▸ **Data shown**:
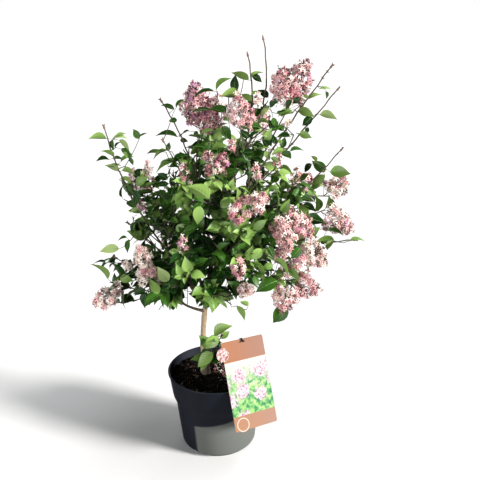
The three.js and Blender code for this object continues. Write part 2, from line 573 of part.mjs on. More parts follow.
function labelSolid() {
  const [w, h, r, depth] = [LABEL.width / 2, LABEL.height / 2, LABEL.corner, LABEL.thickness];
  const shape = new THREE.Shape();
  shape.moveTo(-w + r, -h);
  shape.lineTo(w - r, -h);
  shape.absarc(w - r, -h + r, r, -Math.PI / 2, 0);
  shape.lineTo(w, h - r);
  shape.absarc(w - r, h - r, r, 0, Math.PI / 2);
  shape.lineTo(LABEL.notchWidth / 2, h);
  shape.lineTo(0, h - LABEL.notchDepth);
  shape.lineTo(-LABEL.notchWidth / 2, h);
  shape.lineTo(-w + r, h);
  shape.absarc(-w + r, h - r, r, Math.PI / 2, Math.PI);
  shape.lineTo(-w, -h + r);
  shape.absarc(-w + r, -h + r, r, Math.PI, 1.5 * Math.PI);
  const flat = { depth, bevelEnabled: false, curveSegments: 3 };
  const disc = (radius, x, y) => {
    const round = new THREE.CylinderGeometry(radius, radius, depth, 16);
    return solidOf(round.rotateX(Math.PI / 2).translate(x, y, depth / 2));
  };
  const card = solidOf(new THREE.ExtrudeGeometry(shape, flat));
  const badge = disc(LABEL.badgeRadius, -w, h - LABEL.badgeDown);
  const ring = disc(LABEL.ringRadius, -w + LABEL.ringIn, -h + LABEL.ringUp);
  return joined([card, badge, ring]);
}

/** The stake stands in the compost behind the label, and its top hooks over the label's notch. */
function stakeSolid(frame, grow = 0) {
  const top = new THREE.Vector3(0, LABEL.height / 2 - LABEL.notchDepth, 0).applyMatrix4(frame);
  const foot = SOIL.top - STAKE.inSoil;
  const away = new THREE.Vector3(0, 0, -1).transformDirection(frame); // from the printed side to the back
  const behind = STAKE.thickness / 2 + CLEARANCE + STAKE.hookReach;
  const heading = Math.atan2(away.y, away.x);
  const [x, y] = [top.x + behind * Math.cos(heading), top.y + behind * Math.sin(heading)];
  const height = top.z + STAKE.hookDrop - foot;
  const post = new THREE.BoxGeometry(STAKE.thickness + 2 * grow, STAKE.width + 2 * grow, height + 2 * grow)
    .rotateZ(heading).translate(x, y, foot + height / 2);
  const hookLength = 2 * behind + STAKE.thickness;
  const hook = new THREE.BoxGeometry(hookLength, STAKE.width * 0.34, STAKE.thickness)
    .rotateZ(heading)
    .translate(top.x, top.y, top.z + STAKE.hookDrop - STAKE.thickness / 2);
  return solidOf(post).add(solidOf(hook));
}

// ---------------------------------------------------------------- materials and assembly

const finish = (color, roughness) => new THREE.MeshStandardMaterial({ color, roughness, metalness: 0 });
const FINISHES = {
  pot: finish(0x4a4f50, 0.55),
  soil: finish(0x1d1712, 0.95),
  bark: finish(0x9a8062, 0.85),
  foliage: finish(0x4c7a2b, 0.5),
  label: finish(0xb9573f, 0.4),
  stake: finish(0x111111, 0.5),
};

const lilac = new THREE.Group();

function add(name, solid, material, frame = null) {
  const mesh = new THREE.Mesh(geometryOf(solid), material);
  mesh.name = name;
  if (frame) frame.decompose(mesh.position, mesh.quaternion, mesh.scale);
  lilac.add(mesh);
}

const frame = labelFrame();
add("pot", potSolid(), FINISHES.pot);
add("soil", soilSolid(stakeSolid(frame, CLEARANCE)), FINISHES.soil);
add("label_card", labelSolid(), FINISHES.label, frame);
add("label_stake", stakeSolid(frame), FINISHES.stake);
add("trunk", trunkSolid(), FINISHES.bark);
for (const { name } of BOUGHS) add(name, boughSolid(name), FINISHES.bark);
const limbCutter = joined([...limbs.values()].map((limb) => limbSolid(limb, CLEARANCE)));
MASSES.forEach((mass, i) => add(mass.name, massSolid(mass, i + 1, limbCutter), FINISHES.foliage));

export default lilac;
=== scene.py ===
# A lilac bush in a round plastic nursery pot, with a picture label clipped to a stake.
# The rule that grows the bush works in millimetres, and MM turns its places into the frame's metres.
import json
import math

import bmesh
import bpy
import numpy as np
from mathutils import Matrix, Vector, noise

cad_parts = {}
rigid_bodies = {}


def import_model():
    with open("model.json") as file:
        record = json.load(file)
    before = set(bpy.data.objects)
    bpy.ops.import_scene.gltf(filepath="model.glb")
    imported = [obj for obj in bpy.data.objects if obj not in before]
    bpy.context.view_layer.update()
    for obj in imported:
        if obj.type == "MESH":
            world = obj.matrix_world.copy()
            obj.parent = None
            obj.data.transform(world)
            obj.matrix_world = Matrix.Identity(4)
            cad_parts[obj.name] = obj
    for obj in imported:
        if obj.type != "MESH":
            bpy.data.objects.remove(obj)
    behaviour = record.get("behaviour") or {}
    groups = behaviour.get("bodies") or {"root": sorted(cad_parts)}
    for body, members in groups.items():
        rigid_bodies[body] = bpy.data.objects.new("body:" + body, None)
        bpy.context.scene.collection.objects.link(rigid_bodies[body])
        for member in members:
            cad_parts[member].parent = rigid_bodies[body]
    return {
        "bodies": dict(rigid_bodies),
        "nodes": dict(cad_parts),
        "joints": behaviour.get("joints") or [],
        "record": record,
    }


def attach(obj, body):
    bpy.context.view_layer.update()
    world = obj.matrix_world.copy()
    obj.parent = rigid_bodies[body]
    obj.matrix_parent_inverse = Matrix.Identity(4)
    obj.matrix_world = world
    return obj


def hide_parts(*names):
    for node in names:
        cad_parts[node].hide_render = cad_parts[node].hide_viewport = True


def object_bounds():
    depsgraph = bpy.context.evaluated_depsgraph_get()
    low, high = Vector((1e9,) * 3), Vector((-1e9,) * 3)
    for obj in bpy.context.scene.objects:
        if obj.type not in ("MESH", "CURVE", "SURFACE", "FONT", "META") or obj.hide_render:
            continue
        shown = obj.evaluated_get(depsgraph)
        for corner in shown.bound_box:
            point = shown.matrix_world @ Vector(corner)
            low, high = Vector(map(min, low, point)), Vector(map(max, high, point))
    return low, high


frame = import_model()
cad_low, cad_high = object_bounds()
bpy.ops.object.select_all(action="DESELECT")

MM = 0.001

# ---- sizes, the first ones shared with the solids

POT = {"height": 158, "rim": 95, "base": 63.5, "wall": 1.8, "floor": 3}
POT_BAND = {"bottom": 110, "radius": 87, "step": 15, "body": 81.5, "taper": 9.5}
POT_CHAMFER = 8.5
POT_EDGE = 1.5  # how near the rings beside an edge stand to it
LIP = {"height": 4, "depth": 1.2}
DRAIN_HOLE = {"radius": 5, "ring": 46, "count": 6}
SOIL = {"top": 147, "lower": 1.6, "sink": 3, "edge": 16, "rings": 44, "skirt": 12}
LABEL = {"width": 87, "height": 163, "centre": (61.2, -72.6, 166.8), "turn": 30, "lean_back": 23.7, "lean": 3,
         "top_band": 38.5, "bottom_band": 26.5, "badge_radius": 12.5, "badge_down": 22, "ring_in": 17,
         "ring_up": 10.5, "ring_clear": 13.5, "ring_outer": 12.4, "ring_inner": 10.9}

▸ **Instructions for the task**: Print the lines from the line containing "materials and assembly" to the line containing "cad_parts[obj.name] = obj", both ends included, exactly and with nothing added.

▸ **Task result**:
// ---------------------------------------------------------------- materials and assembly

const finish = (color, roughness) => new THREE.MeshStandardMaterial({ color, roughness, metalness: 0 });
const FINISHES = {
  pot: finish(0x4a4f50, 0.55),
  soil: finish(0x1d1712, 0.95),
  bark: finish(0x9a8062, 0.85),
  foliage: finish(0x4c7a2b, 0.5),
  label: finish(0xb9573f, 0.4),
  stake: finish(0x111111, 0.5),
};

const lilac = new THREE.Group();

function add(name, solid, material, frame = null) {
  const mesh = new THREE.Mesh(geometryOf(solid), material);
  mesh.name = name;
  if (frame) frame.decompose(mesh.position, mesh.quaternion, mesh.scale);
  lilac.add(mesh);
}

const frame = labelFrame();
add("pot", potSolid(), FINISHES.pot);
add("soil", soilSolid(stakeSolid(frame, CLEARANCE)), FINISHES.soil);
add("label_card", labelSolid(), FINISHES.label, frame);
add("label_stake", stakeSolid(frame), FINISHES.stake);
add("trunk", trunkSolid(), FINISHES.bark);
for (const { name } of BOUGHS) add(name, boughSolid(name), FINISHES.bark);
const limbCutter = joined([...limbs.values()].map((limb) => limbSolid(limb, CLEARANCE)));
MASSES.forEach((mass, i) => add(mass.name, massSolid(mass, i + 1, limbCutter), FINISHES.foliage));

export default lilac;
=== scene.py ===
# A lilac bush in a round plastic nursery pot, with a picture label clipped to a stake.
# The rule that grows the bush works in millimetres, and MM turns its places into the frame's metres.
import json
import math

import bmesh
import bpy
import numpy as np
from mathutils import Matrix, Vector, noise

cad_parts = {}
rigid_bodies = {}


def import_model():
    with open("model.json") as file:
        record = json.load(file)
    before = set(bpy.data.objects)
    bpy.ops.import_scene.gltf(filepath="model.glb")
    imported = [obj for obj in bpy.data.objects if obj not in before]
    bpy.context.view_layer.update()
    for obj in imported:
        if obj.type == "MESH":
            world = obj.matrix_world.copy()
            obj.parent = None
            obj.data.transform(world)
            obj.matrix_world = Matrix.Identity(4)
            cad_parts[obj.name] = obj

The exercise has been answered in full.